If Mohammad Alghuthani, 45, had doubts about Lancaster's support for Syrian refugees such as himself, they were allayed Sunday evening as he watched perhaps a thousand people crowd into Tellus 360 for a concert benefiting an agency that resettles people fleeing war and persecution.
Hundreds were crammed shoulder-to-shoulder on the main floor. Dozens more lined staircases. And even more filled up the second floor, where refugees from Burma, Congo, Cuba, Somalia and Syria manned stations to talk about their lives and cultures.
The larger-than-expected turnout was fueled by an executive order President Trump signed Friday halting the admission of all refugees for four months and barring citizens of seven Muslim-majority countries from even visiting the country for at least the next 90 days.
"I was planning to come anyway," said Lancaster resident Dalaiah Kusner, "but the news increased my desire to be here."
Barbara Steele of Hershey said, "My heart is breaking for what is happening right now."

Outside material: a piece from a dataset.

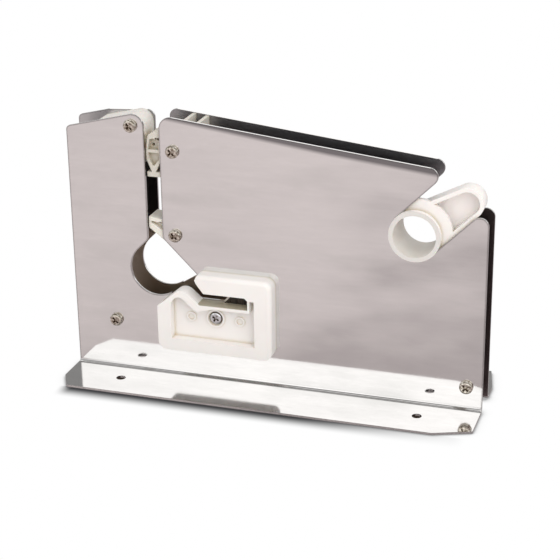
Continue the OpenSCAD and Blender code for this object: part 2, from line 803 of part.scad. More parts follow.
// Places in the trimmer are measured from the round opening's centre.
trimmer_dx = 2.7;
trimmer_top_dz = 2.1;
jaw_dz = -7.6;
lip_dz = jaw_dz - cut_slot_h;
cut_end_dx = 52.2;
trimmer_screw_at = [opening_x + trimmer_dx + trimmer_w / 2 - 0.6, opening_z + trimmer_top_dz - trimmer_h + 18.7];
trimmer_front = -face_y - trimmer_t;
recess_floor = trimmer_front + recess_depth;

module trimmer_outline() {
    x0 = opening_x + trimmer_dx;
    z1 = opening_z + trimmer_top_dz;
    r = trimmer_corner_r;
    translate([x0 + r, z1 - trimmer_h]) square([trimmer_w - 2 * r, trimmer_h]);
    translate([x0, z1 - trimmer_h + r]) square([trimmer_w, trimmer_h - 2 * r]);
    for (x = [x0 + r, x0 + trimmer_w - r]) for (z = [z1 - trimmer_h + r, z1 - r])
        translate([x, z]) circle(r);
}

// What rounding the front edge takes off, drawn with the body's side face on the Y axis.
module edge_waste() {
    b = trimmer_bevel;
    difference() {
        translate([-b, -1]) square([b + 1, b + 1]);
        translate([-b, b]) circle(b);
    }
}

// The rounding runs along the top, round the right corner and down the right side.
module trimmer_block() {
    r = trimmer_corner_r;
    c = [opening_x + trimmer_dx + trimmer_w - r, opening_z + trimmer_top_dz - r];
    difference() {
        slab(trimmer_front, -face_y) trimmer_outline();
        translate([c[0] + r, trimmer_front, c[1] - trimmer_h]) linear_extrude(trimmer_h) edge_waste();
        translate([c[0], trimmer_front, c[1] + r]) rotate([0, -90, 0]) linear_extrude(trimmer_w) edge_waste();
        translate([c[0], trimmer_front, c[1]]) rotate([-90, 0, 0]) rotate([0, 0, -90])
            rotate_extrude(angle = 90) translate([r, 0]) edge_waste();
    }
}

// The mouth and the cutting slot, open to the left of the body.
lobe_angle = 40;
lobe_fall = -41.5;
lobe_r = 5.5;
lobe_top = [16.4, -5.6];
nose_top = [24.1, trimmer_top_dz];
nose_tip = [23.7, -0.7];
nose_low = [28.4, jaw_dz];

module trimmer_mouth() {
    foot = lobe_top + (lip_dz - lobe_top[1]) / sin(lobe_fall) * dir(lobe_fall);
    left = trimmer_dx - 1;
    above = trimmer_top_dz + 5;
    translate([opening_x, opening_z]) {
        polygon([[left, above], [nose_top[0] + 2, above], nose_top + [2, 0], nose_top + [0.6, -0.5],
                 nose_top + [0, -1.8], nose_tip, nose_tip + [1, -2.1], nose_low,
                 [cut_end_dx - 1.5, jaw_dz], [cut_end_dx, jaw_dz - 1.5], [cut_end_dx, lip_dz],
                 foot, lobe_top,
                 [left, lobe_top[1] - (lobe_top[0] - left) * tan(lobe_angle)]]);
        corner_waste(lobe_top, 180 + lobe_angle, lobe_fall, lobe_r);
    }
}

// The recess follows the lobe and the lip above it at a few millimetres' distance.
module trimmer_recess() {
    left = trimmer_dx + 7.5;
    right = trimmer_dx + trimmer_w - rim_w;
    low = trimmer_top_dz - trimmer_h + rim_low_w;
    lip_low = lip_dz - 1.6;
    step_z = jaw_dz - 1.6;
    crest = [left + 4.3, lobe_top[1] - 5.3];
    foot = [lobe_top[0] + 8.4, lip_low - 2.3];
    translate([opening_x, opening_z])
        polygon([[left, low], [right, low], [right, step_z], [cut_end_dx + 1, step_z],
                 [cut_end_dx + 1, lip_low], foot + [8.3, 2.3], foot + [3.3, 1], foot, foot + [-2.2, 1.2],
                 crest + [2.2, -0.6], crest, crest + [-2.2, -1.1], [left, crest[1] - 3.5]]);
}

mark_r = 2.6;
mark_h = 0.8;
seat_depth = 1.2;

module trimmer_body() color(ivory) in_frame() {
    s = trimmer_screw_at;
    difference() {
        union() {
            difference() {
                trimmer_block();
                slab(trimmer_front - 1, -face_y + 1) trimmer_mouth();
                slab(trimmer_front - 1, recess_floor) trimmer_recess();
            }
            tube_along_y(s, head_d / 2 + 1.4, head_d / 2 + 0.6, recess_floor - mark_h, recess_floor + eps);
            for (side = [-1, 1])
                tube_along_y(s + [side * mark_pitch, -0.3], mark_r, mark_r - 0.8, recess_floor - mark_h,
                             recess_floor + eps);
        }
        bar(s, screw_hole_d / 2, trimmer_front - 1, -face_y + 1);
        bar(s, head_d / 2 + 0.2, trimmer_front - 1, recess_floor + seat_depth);
        slab(-face_y - blade_t - 0.1, -face_y + 1) blade_outline(0.15);
    }
}

// The blade lies against the front plate, and its leaning edge crosses the cutting slot.
blade_edge = [cut_end_dx - 13.1, jaw_dz - cut_slot_h / 2];
blade_tuck = 4;

module blade_outline(grow) {
    z1 = jaw_dz + blade_tuck + grow;
    z0 = lip_dz - blade_tuck - grow;
    x1 = cut_end_dx + 2 * blade_tuck + grow;
    function edge_x(z) = blade_edge[0] + (z - blade_edge[1]) / tan(blade_lean) - grow / sin(blade_lean);
    translate([opening_x, opening_z])
        polygon([[edge_x(z1), z1], [x1, z1], [x1, z0], [edge_x(z0), z0]]);
}

module trimmer_blade() color(dark_steel) in_frame()
    slab(-face_y - blade_t, -face_y) blade_outline(0);

module trimmer_screw() color(screw_steel) in_frame() {
    p = trimmer_screw_at;
    seat = recess_floor + seat_depth;
    translate([p[0], seat, p[1]]) rotate([0, 30, 0]) pan_head(head_d - 0.2, 1.9);
    bar(p, screw_d / 2, seat, -half_gap + nut_h + 0.6);
}

module trimmer_nut() color(screw_steel) in_frame() hex_nut(trimmer_screw_at, -half_gap);

front_plate();
rear_plate();
left_guide_block();
right_guide_block();
upper_gate();
upper_gate_sleeve();
upper_gate_spring();
lower_gate();
lower_gate_sleeve();
lower_gate_spring();
cutter_blade();
cutter_clamp();
cutter_screws();
guide_roller();
roller_pin();
left_spacer();
right_spacer();
plate_screws();
plate_nuts();
tape_holder();
trimmer_body();
trimmer_blade();
trimmer_screw();
trimmer_nut();
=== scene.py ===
import math

import bmesh
import bpy
from mathutils import Matrix, Vector


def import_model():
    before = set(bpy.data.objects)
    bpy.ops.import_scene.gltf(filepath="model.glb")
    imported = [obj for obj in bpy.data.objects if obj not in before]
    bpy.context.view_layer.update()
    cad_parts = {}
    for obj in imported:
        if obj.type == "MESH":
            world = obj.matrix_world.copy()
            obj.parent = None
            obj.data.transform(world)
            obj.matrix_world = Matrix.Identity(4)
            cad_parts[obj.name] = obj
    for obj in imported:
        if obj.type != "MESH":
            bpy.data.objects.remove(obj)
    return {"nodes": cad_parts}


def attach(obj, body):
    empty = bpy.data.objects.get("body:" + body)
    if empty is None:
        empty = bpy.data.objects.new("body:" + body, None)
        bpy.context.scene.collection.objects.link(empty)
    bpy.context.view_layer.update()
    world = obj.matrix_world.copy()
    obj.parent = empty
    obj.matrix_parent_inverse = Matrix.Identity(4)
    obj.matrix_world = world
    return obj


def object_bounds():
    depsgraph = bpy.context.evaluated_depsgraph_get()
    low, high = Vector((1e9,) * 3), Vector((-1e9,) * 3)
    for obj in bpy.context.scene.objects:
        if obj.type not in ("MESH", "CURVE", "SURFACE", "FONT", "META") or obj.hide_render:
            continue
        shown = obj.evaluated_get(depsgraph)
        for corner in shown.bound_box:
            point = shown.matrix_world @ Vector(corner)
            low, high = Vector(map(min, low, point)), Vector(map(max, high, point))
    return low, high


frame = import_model()
cad_low, cad_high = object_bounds()
nodes_by_name = frame["nodes"]

# Lengths are metres, in the row frame: x to the right, y to the back, z up. Tones are linear red, green
# and blue.
X, Y, Z = 0, 1, 2
ALONG_Y = (0.0, 1.0, 0.0)
UP = (0.0, 0.0, 1.0)

# The camera that the photograph was taken with.
CAMERA_AT = (0.2340, -0.7205, 0.3582)
CAMERA_TURN = math.radians(17.89)
CAMERA_TILT = math.radians(21.71)
CAMERA_ROLL = math.radians(-0.67)
CAMERA_CLIP = (0.01, 50.0)
LENS_MM = 101.83
SENSOR_MM = 36.0

# A face counts as square to a direction from this part of its normal on.
SQUARE = 0.9

# Most of a noise pattern lies between these two values.
NOISE_LOW = 0.3
NOISE_HIGH = 0.7


# ---------------------------------------------------------------- node trees

class Tree:
    """The node tree of a material or a world, built up node by node."""

    # How a range passes from low to high.
    easing = "SMOOTHSTEP"

    def __init__(self, owner):
        owner.use_nodes = True
        self.nodes = owner.node_tree.nodes
        self.links = owner.node_tree.links

    def add(self, kind, inputs=(), **settings):
        """Adds a node. Each input pairs a socket's name or number with a value or with a node's output."""
        node = self.nodes.new(kind)
        for key, value in settings.items():
            setattr(node, key, value)
        for key, value in inputs:
            if isinstance(value, bpy.types.NodeSocket):
                self.links.new(value, node.inputs[key])
            else:
                node.inputs[key].default_value = value
        return node

    def math(self, operation, *values):
        return self.add("ShaderNodeMath", enumerate(values), operation=operation).outputs[0]

    def times(self, first, *others):
        """Masks or numbers multiplied."""
        for other in others:
            first = self.math("MULTIPLY", first, other)
        return first

    def split(self, vector):
        """The x, y and z of a vector."""
        return tuple(self.add("ShaderNodeSeparateXYZ", ((0, vector),)).outputs)

    def ranged(self, value, start, end, low=0.0, high=1.0):
        """Low up to the start, high from the end on, and a passage between the two."""
        inputs = (("Value", value), ("From Min", start), ("From Max", end),
                  ("To Min", low), ("To Max", high))
        return self.add("ShaderNodeMapRange", inputs, interpolation_type=self.easing).outputs["Result"]

    def mixed(self, factor, first, second):
        """The first tone where the factor is 0, the second where it is 1."""
        first, second = [(*tone, 1.0) if isinstance(tone, tuple) else tone for tone in (first, second)]
        # A Mix node's colour sockets share their names with others, so they go by number.
        inputs = ((0, factor), (6, first), (7, second))
        return self.add("ShaderNodeMix", inputs, data_type="RGBA").outputs[2]

    def shaders(self, factor, first, second):
        return self.add("ShaderNodeMixShader", ((0, factor), (1, first), (2, second))).outputs[0]

    def by_ray(self, to_plastic, to_steel, to_camera):
        """One shader for diffuse rays, one for mirrored rays and one for the camera's own."""
        path = self.add("ShaderNodeLightPath").outputs
        others = self.shaders(path["Is Glossy Ray"], to_plastic, to_steel)
        return self.shaders(path["Is Camera Ray"], others, to_camera)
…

"I wish last year there would have been a thousand people (at the benefit concert) to get out in front of this," Steele added, "but I'm so happy everybody is here tonight."
Sheila Mastropietro, director of the Lancaster office of nonprofit Church World Service, said last year's concert drew 350, and she estimated Sunday's crowd at closer to a thousand.
"We didn't expect this," she said. In planning the event in December, she said, "we knew that President Trump sometime in the future was going to pen an executive order on refugees. We didn't think it would be the Friday before the event. And there you go."
Each concert goer was asked at the door for a $10 donation.
Mastropietro said the hold on resettlement means eight people from three countries her agency planned to resettle in the next two weeks will be stuck where they are, and their odds of getting to the United States become steeper.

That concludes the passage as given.